We recently blogged about an article in the Forward in which Dr. Steve Cohen challenged the relevance of the methods used by JOI and InterfaithFamily.com in welcoming intermarried families to the Jewish community. In a study about interfaith families and Jewish camps, he made the argument that intermarried families feel adequately welcomed – the problem is a “competence barrier” once they are inside. While we responded with a letter to the editor explaining that these “barriers to participation” are something we have been working to lower all along, Julie Wiener of the [New York] Jewish Week had a different reaction. She looked at Dr. Cohen’s study and was “struck by how little space it seemed to devote to its purported purpose – determining what strategies might encourage more interfaith families to consider Jewish camp – and how much space it instead devotes to rehashing Cohen’s favorite topic: how interfaith families are less engaged in Jewish life than are in-married ones.”
Wiener’s biggest problem with the study seemed to be at the conclusion. While Dr. Cohen “tellingly argues for engaging interfaith families and their children,” it isn’t because doing so is the right thing to do. It isn’t because we’re commanded to “welcome the stranger” time and again throughout Jewish history. It isn’t because doing so “might add meaning” to the lives of interfaith families, or it might “enrich the Jewish community.” Dr. Cohen believes the “main purpose of Jewish engagement, even the engagement of kids from interfaith families, is to prevent intermarriage! Argh.”
This philosophy essentially insults the decisions of the intermarried couple, making them feel as though they have made the wrong choice. It sends the message that they need to redeem themselves by encouraging their children to not make the same mistakes. It pushes people away, and engagement takes on an unwelcoming tone.
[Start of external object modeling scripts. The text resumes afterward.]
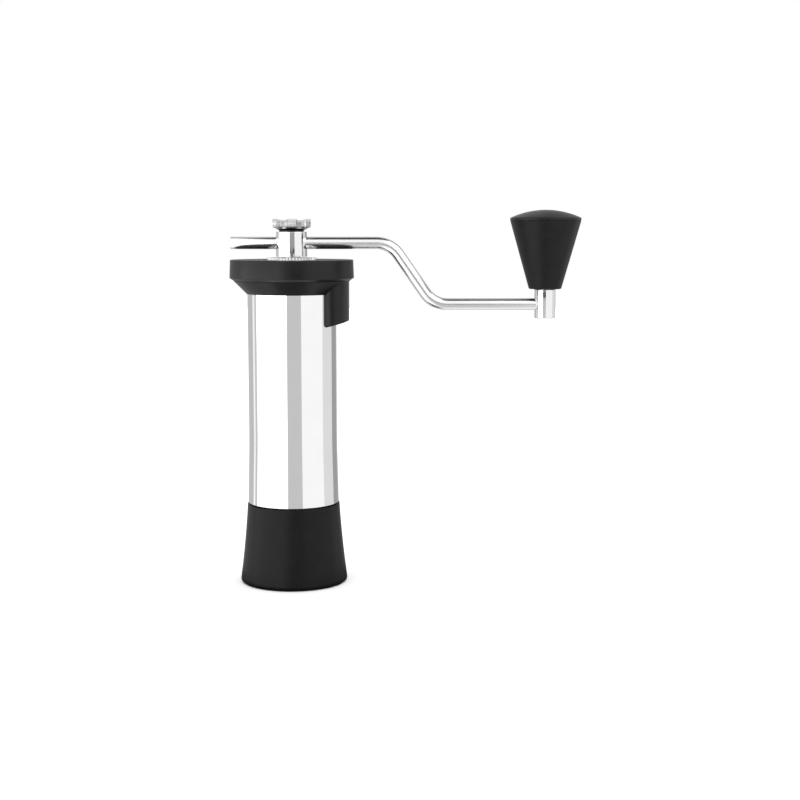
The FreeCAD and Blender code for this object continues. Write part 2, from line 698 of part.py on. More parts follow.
# ---------------------------------------------------------------- shaft, dial and spring

def make_main_shaft():
    body = new_body("main_shaft")
    revolve(body, [
        (0, "shaft_bottom"),
        ("shaft_radius", "shaft_bottom"),
        ("shaft_radius", "shaft_shoulder"),
        (0, "shaft_shoulder"),
    ])
    top = new_sketch(body, "XY_Plane", "shaft_shoulder")
    draw_outline(top, hexagon_corners("hexagon"))
    extrude(body, top, "shaft_top - shaft_shoulder")
    upper = new_sketch(body, "XY_Plane", "shaft_top")
    draw_circle(upper, "tapped_radius")
    pocket(body, upper, "10")
    lower = new_sketch(body, "XY_Plane", "shaft_bottom")
    draw_circle(lower, "tapped_radius")
    pocket(body, lower, "16", reverse=True)
    cross = new_sketch(body, "YZ_Plane")
    draw_circle(cross, 1.52, 0, "burr_top - 1.75")
    pocket(body, cross, "30", both_ways=True)


def make_adjustment_dial():
    """The grind dial: a notched edge, a stepped top and a ring of index marks."""
    body = new_body("adjustment_dial")
    revolve(body, [
        ("dial_bore", "dial_bottom"),
        ("dial_radius - 1.2", "dial_bottom"),
        ("dial_radius - 1.2", "dial_bottom + 3"),
        ("dial_radius", "dial_bottom + 3.6"),
        ("dial_radius", "dial_top - 0.4"),
        ("dial_radius - 0.4", "dial_top"),
        ("dial_bore", "dial_top"),
    ])
    notch = new_sketch(body, "XY_Plane", "dial_top + 0.1")
    draw_circle(notch, 0.6, 0, "dial_radius + 0.3")
    notches = pocket(body, notch, "dial_top - dial_bottom - 3")
    repeat_round(body, [notches], DIAL_NOTCHES)
    mark = new_sketch(body, "XY_Plane", "dial_top + 0.01")
    draw_outline(mark, box_corners(-0.2, 0.2, "hub_radius + 0.9", "dial_radius - 1.6"))
    repeat_round(body, [pocket(body, mark, "0.26")], DIAL_NOTCHES // 4)


def make_preload_spring():
    """A compression spring of round wire between the inner burr and the lower bearing."""
    low = value("burr_top + spring_wire + 0.05")
    high = value("lower_seat - spring_washer_thick - spring_wire - 0.1")
    circle, wire = value("spring_circle"), value("spring_wire")
    turns = 3.5
    path = Part.makeHelix((high - low) / turns, high - low, circle)
    path.translate(FreeCAD.Vector(0, 0, low))
    section = Part.Wire(Part.makeCircle(wire, FreeCAD.Vector(circle, 0, low), FreeCAD.Vector(0, 1, 0)))
    spring = sub_part(doc.addObject("Part::Feature", "preload_spring"), "preload_spring")
    spring.Shape = Part.Wire(path).makePipeShell([section], True, True)


# ---------------------------------------------------------------- lid and cup

def make_lid():
    body = new_body("lid")
    revolve(body, [
        ("lid_hole", "lid_top - 7.5"),
        ("lid_hole + 1.7", "lid_top - 7.5"),
        ("lid_hole + 2", "lid_top - lid_skin"),
        ("lid_inside", "lid_top - lid_skin"),
        ("lid_inside", "lid_bottom"),
        ("seam_radius", "lid_bottom"),
        ("lid_radius", "lid_chamfer_top"),
        ("lid_top_radius", "lid_top"),
        ("lid_hole", "lid_top"),
    ])
    rib = new_sketch(body, "XY_Plane", "lid_top - lid_skin + 0.3")
    draw_outline(rib, box_corners("-0.75", "0.75", "lid_hole + 1.5", "rim_inner - 1"))
    repeat_round(body, [extrude(body, rib, "3.5", reverse=True)], FEED_RIBS)
    round_edges(body, 0.5, ring_at("lid_top"))


def make_cup():
    shell = new_body("cup_shell")
    revolve(shell, [
        ("base_radius + 0.02", 0),
        ("cup_foot_radius - cup_round", 0),
        ("cup_foot_radius", "cup_round", "-cup_round * (sqrt(2) - 1) / sqrt(2)"),
        ("cup_rim_radius", "cup_height", "cup_waist"),
        ("cup_bore", "cup_height"),
        ("cup_bore", "cup_mouth_low"),
        ("cup_belly", "base_thick + 0.4"),
        ("base_radius + 0.02", "base_thick"),
    ])
    base = new_body("cup_base")
    revolve(base, [
        (0, 0),
        ("base_radius", 0),
        ("base_radius", "base_thick - 0.3"),
        ("base_radius - 0.8", "base_thick"),
        (0, "base_thick"),
    ])


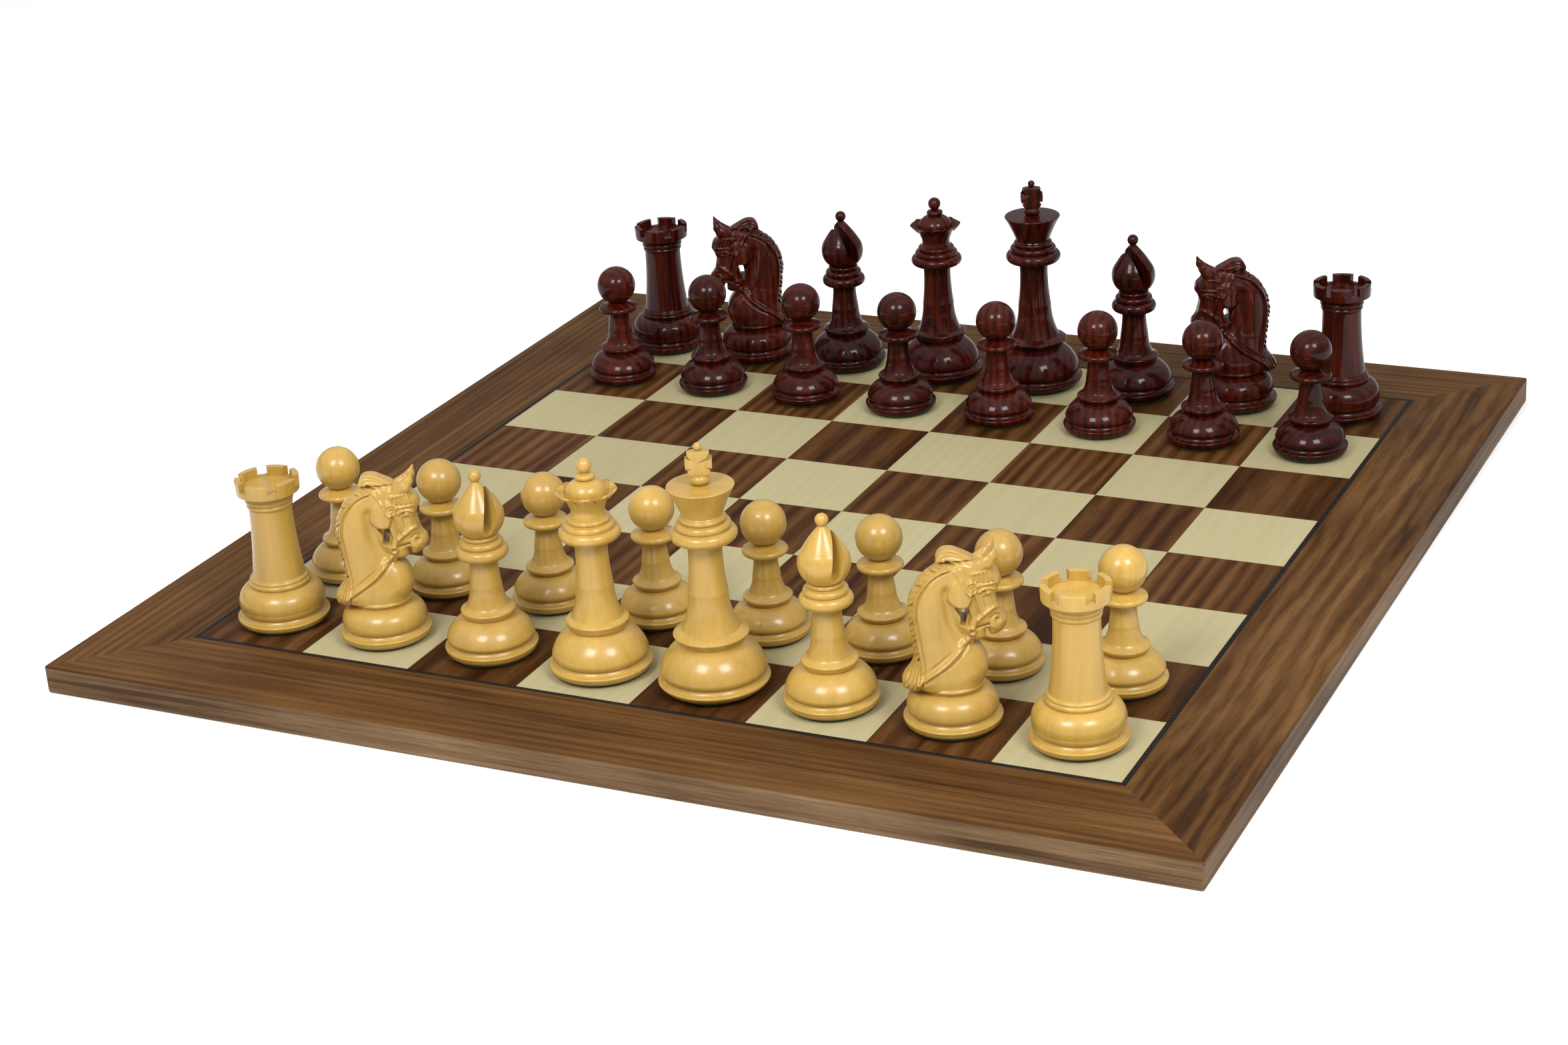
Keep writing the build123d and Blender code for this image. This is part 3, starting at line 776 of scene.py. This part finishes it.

When a study came out last November showing that young adults who went on Birthright Israel trips were more likely to in-marry, we cautioned not to jump to the conclusion that Birthright was an intermarriage “antidote.” We said that “looking at Birthright as a panacea that prevents intermarriage would be disastrous, potentially alienating the very people who benefit most from the program,” children of intermarriage.
The same is true for Dr. Cohen’s study. When preventing intermarriage becomes the goal of outreach, we have lost sight of what we are trying to accomplish: creating a warm and welcoming Jewish community in which everyone feels included, no matter their background.